─── DATA EXTRACT ───
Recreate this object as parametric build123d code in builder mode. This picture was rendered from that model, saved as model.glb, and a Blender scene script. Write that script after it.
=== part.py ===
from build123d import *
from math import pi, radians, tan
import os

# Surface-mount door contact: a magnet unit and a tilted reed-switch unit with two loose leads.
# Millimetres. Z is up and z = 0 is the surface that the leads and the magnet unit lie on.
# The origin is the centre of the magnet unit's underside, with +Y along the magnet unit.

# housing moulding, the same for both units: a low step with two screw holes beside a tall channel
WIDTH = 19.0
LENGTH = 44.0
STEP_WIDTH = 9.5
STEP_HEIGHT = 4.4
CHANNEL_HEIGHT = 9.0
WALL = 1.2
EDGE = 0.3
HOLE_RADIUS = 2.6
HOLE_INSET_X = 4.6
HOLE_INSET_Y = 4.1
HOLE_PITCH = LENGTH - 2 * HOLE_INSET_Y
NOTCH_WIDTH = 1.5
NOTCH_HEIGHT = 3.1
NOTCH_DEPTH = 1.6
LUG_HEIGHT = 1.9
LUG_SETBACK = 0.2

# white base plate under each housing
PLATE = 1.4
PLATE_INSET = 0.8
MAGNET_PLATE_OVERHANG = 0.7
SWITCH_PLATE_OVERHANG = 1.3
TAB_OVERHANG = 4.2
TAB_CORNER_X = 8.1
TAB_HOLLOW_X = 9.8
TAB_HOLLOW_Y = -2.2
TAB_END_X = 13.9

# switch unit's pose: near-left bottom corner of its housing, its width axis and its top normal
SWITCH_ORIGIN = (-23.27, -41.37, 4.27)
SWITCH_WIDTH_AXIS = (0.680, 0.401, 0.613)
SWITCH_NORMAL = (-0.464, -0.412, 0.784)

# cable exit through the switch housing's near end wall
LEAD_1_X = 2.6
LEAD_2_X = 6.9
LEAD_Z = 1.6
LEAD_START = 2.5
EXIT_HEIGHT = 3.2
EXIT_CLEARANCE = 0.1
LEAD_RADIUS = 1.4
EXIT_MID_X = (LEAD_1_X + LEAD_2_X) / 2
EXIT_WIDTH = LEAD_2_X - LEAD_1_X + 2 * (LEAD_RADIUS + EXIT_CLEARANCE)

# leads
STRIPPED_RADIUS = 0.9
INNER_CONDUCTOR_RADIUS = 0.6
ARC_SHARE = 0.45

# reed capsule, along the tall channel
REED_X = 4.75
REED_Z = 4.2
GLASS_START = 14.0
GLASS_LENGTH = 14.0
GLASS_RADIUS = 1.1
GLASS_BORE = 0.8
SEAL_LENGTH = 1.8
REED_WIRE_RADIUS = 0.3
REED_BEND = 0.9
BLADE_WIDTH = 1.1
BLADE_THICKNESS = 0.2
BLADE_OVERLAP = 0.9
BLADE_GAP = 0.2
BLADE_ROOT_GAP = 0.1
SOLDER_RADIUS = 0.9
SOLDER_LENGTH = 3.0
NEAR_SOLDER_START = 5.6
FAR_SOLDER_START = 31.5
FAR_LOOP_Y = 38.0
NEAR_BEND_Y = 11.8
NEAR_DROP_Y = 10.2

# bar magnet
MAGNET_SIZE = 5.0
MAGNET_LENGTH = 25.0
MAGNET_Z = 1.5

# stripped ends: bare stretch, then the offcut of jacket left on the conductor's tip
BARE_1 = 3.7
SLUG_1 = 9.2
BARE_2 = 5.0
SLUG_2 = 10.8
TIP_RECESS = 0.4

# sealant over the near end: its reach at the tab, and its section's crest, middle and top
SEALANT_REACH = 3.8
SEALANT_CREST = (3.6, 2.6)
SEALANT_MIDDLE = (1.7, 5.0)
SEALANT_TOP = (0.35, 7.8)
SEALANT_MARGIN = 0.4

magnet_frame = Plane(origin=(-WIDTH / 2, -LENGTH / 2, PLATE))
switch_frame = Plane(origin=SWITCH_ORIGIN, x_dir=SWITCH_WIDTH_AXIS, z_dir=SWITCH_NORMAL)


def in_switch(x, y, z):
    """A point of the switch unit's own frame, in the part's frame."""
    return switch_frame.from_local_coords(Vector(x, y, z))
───
Exactly repeat the lines running from the top of the listing to the line bearing "# The origin", both of those lines included, and only them.

Recreate this object as parametric build123d code in builder mode. This picture was rendered from that model, saved as model.glb, and a Blender scene script. Write that script after it.
=== part.py ===
from build123d import *
from math import pi, radians, tan
import os

# Surface-mount door contact: a magnet unit and a tilted reed-switch unit with two loose leads.
# Millimetres. Z is up and z = 0 is the surface that the leads and the magnet unit lie on.
# The origin is the centre of the magnet unit's underside, with +Y along the magnet unit.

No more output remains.